Back in May, 2005, Gord Brown tabled private member's Bill
C-393 in the House of Commons, his response to the knife murder of the
promising son of two constituents in his St. Lawrence Seaway riding.
Long thought to be on fallow ground, the bill has since been
resurrected and, unless the minority government of Prime Minister
Stephen Harper falls, it will get its second reading in the spring
session of Parliament.
Henry Danninger once had a knife. In fact, he called it a
"bad-assed knife" -- his description of the weapon that he drove
through the heart of Andrew Moffitt, a high-achieving engineering
student at the University of Ottawa who, as a reward for stepping into
a fracas at an Ottawa bar that was not of his making, was posthumously
awarded the Governor General's Award for Bravery in 2003.
In Henry Danninger, Gord Brown had his poster boy for tougher
knife laws. Not only was Danninger from Brockville, the epicentre of
Brown's federal riding, so too was the 23-year-old man he killed --
even though their lives had never crossed paths until that night in an
Ottawa tavern on the eve of Christmas Eve, 1998, when Danninger went to
settle a drug score and shanked an innocent bystander with his
"bad-assed knife."
In the end, Danninger pleaded guilty to second-degree murder
and, although he served the majority of his five-year term because of
insolence and lack of remorse, he was legally eligible for parole after
only 18 months in prison.
"And that," says Brown, "did not sit well with me either."
Scott Newark, a former Alberta Crown prosecutor, former
executive-director of the Canadian Police Association, special counsel
to the Ontario Office for Victims of Crime, and a former policy adviser
to the federal Tories now living in Brockville, assisted in the writing
of Bill C-393.
And he is quick to discount Toronto homicide Staff-Insp. Brian
Raybould's assertion that "there's no trend there" when it comes to
murder-by-knife and stabbings.
"How can that statement be made when stabbings in Toronto were
up 10% over two years?" asks Newark. "Even the notion that we should
somehow be comfortable with any level of violence is baffling.

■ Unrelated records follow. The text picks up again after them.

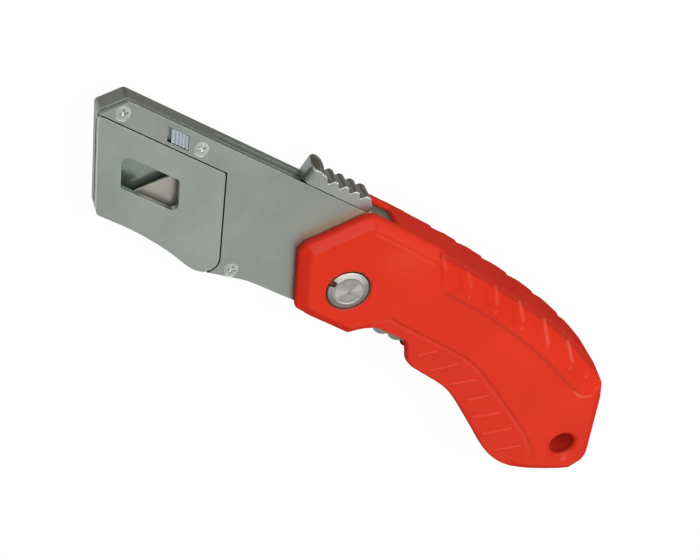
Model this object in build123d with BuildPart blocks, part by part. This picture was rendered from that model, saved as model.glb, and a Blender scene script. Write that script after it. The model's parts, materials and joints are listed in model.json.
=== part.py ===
from build123d import *
import os
from math import acos, atan, cos, degrees, radians, sin, tan

# Folding utility knife: a cast two-cheek handle, a steel head that folds into it, and a
# trapezoid blade on a sliding carrier. Millimetres.
# +X runs from the nose to the handle's tail, +Y towards the spine, +Z out of the show side.
# Each piece is drawn around the pivot axis with z = 0 in the blade's plane. The last block
# sets the whole knife down so that it lies on its back face, centred on the origin.

os.makedirs("parts", exist_ok=True)

# --- head -----------------------------------------------------------------------------------
head_thickness = 6.8
floor_thickness = 1.2
plate_thickness = 1.7
head_top = 19.5
head_bottom = -10.6
nose_foot = -73.0
nose_angle = 60.0
apex_height = 13.7
shoulder_run = 4.3
chin_height = -10.1
chin_length = 7.0
tang_back = 1.9
corner_radius = 1.0
toe_radius = 1.4
cover_inset = 0.5
nose_wall = 2.2
belly_wall = 2.0
belly_sweep = 16.0
hole_end_gap = 0.3
far_off = 60.0

# --- blade door -----------------------------------------------------------------------------
door_pin_x = -36.3
door_pin_y = -9.9
door_pin_radius = 1.0
door_pin_reach = 1.0
door_pin_depth = 3.0
door_pin_play = 0.1
heel_radius = 3.65
door_top = 13.25
door_gap = 0.35
door_float = 0.1
door_heel_open = 50.0
window_length = 16.05
window_height = 7.9
window_x = -60.1
window_y = 2.75
window_radius = 1.3

# --- cover screws ---------------------------------------------------------------------------
screw_spots = [(-75.9, 16.2), (-54.4, 16.3), (-28.4, -9.6)]
screw_head_radius = 2.0
screw_radius = 0.7
screw_length = 4.6
screw_fit = 0.02

# --- latch ----------------------------------------------------------------------------------
latch_x = -61.0
latch_y = 16.24
latch_window_length = 6.0
latch_window_height = 3.6
latch_travel = 1.0
latch_fit = 0.15
latch_block_front = -64.6
latch_block_length = 8.0
latch_block_depth = 2.0
latch_pocket_low = 13.9
latch_pocket_high = 18.3
latch_ribs = 5
latch_rib_depth = 0.35
spring_strip = 0.2
spring_half = 1.1
spring_folds = 4
spring_width = 1.4
spring_length = 1.5
spring_gap = 1.05
spring_lift = 0.25

# --- blade and its carrier ------------------------------------------------------------------
blade_length = 61.0
blade_height = 19.0
blade_thickness = 0.6
blade_top_length = 33.5
blade_tip_x = -65.4
blade_edge_y = -8.3
blade_travel = 24.0
blade_end_gap = 0.8
bevel_height = 1.6
edge_land = 0.04
blade_notch_width = 3.2
blade_notch_depth = 2.4
blade_notch_spacing = 11.0
tray_gap = 0.05
tray_clearance = 0.2
tray_front = -41.0
tray_inset = 1.5
rib_front = -48.0
rib_back = -6.6
rib_gap = 0.2
rib_height = 2.1
rib_near = 0.4
rib_end_gap = 0.5
run_clearance = 0.2
lug_clearance = 0.1

# --- thumb slider ---------------------------------------------------------------------------
slider_front = -27.0
slider_back = -6.3
slider_width = 6.4
slider_lift = 0.2
bump_top = 25.0
bump_length = 2.6
tooth_top = 23.3
tooth_root = 21.8
tooth_count = 4
tooth_pitch = 3.3
first_tooth = -20.9
tooth_rise = 0.35
tooth_flat = 0.45
slider_lip = 1.5
slider_chamfer = 0.6
slider_nose_round = 2.0
stem_width = 1.9
stem_front = -26.8
stem_back = -7.2
stem_depth = 1.2
rivet_height = 0.6
slot_width = 2.5
slot_end_gap = 0.5
rivet_radius = 0.5
rivet_spots = [-22.0, -13.0]

# --- slider detent --------------------------------------------------------------------------
ball_x = -30.0
ball_y = -5.0
ball_drop = 0.35
track_clearance = 0.1
leaf_length = 12.0
leaf_width = 3.0
leaf_thickness = 0.22
leaf_recess = 0.3
leaf_clearance = 0.2
leaf_seat = 0.03
leaf_gap = 0.05

# --- pivot ----------------------------------------------------------------------------------
pivot_radius = 3.0
pivot_head_radius = 5.5
pivot_head_height = 1.6
pivot_head_rise = 0.3
pivot_head_chamfer = 0.5
pivot_notch_width = 1.6
pivot_notch_depth = 1.4
pivot_fit = 0.05
bush_radius = 4.2
bush_fit = 0.06
press_fit = 0.02
pivot_screw_radius = 4.6
pivot_screw_height = 1.2
pivot_screw_stem = 1.7
pivot_screw_reach = 7.0
pivot_screw_sink = 0.1
drive_slot_width = 1.2
drive_slot_depth = 0.7
washer_radius = 6.0
washer_thickness = 0.2
cheek_clearance = 0.25

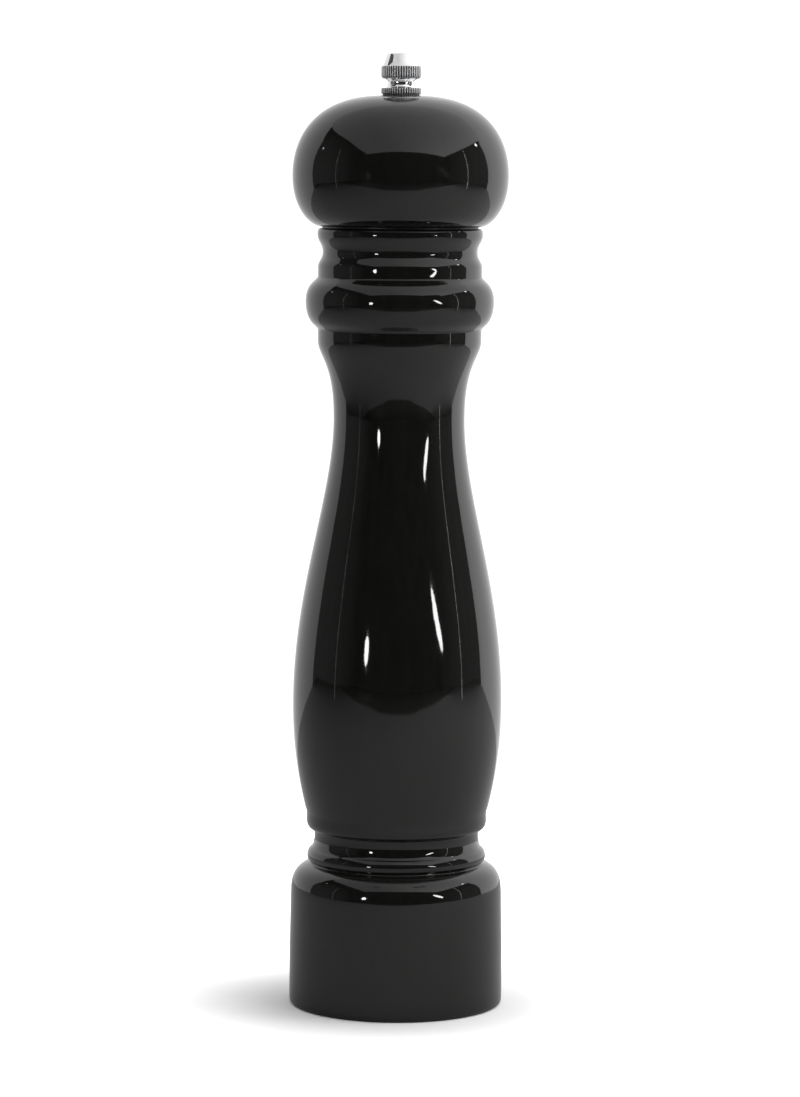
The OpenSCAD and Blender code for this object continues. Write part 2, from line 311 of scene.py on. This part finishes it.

"Where in years gone by disputes were settled with fists,
today increasingly someone is pulling a concealed knife and, not
surprisingly, the stakes have gone way up."
The statistics tend to back Newark.
When stabbings are included in death-by-knife stats, there were 388 stabbing victims in Toronto in 2004, and 420 in 2006.
What Newark also found unsettling was the comment made by
Raybould in the press that "if you're not involved in a gang, if you
are not selling or buying drugs, if you are not selling firearms or in
the sex trade, you don't get killed in Toronto."
"It's not a good sign of civil authority to get comfortable
with any level of violence," says Newark. "The value of Bill C-393 is
that it builds deterrence into the scenario -- if you pack a knife, or
conceal a weapon, you're going to jail.
"While deterrence doesn't work for everyone, it does work with
many people, especially young who quickly learn there is no meaningful
consequences for their actions."
Back in July, the chief of police for the city of Kingston
urged his civilian board to implore Ottawa to pass Bill C-393 --
arguing that politicians are too focused on gun violence in Toronto,
and should focus more on knife crimes.
"We have tunnel vision for guns," says Chief Bill Closs,
citing numbers compiled by Statistics Canada for 2005 that show only
31% of violent-crime victims across the country were attacked with guns
while 68% were attacked with knives or other sharp objects.
In his own city that year, 212 service calls went out related to guns, but there were 304 related to knives.
VIOLENT CRIME
It was worst, in fact, in 19 municipalities polled -- including
Guelph, Belleville, Cornwall, Ottawa, as well as areas patrolled by the
OPP -- where 75% of the victims of violent crime suffered injuring as
the result of knives or sharp objects.
"There are a lot of guns and gangs on the streets of the GTA,
but when you look at other municipalities, or Canada, there's something
going on with knives," says Closs.
"We can't lose sight of how knives are becoming the weapon of choice."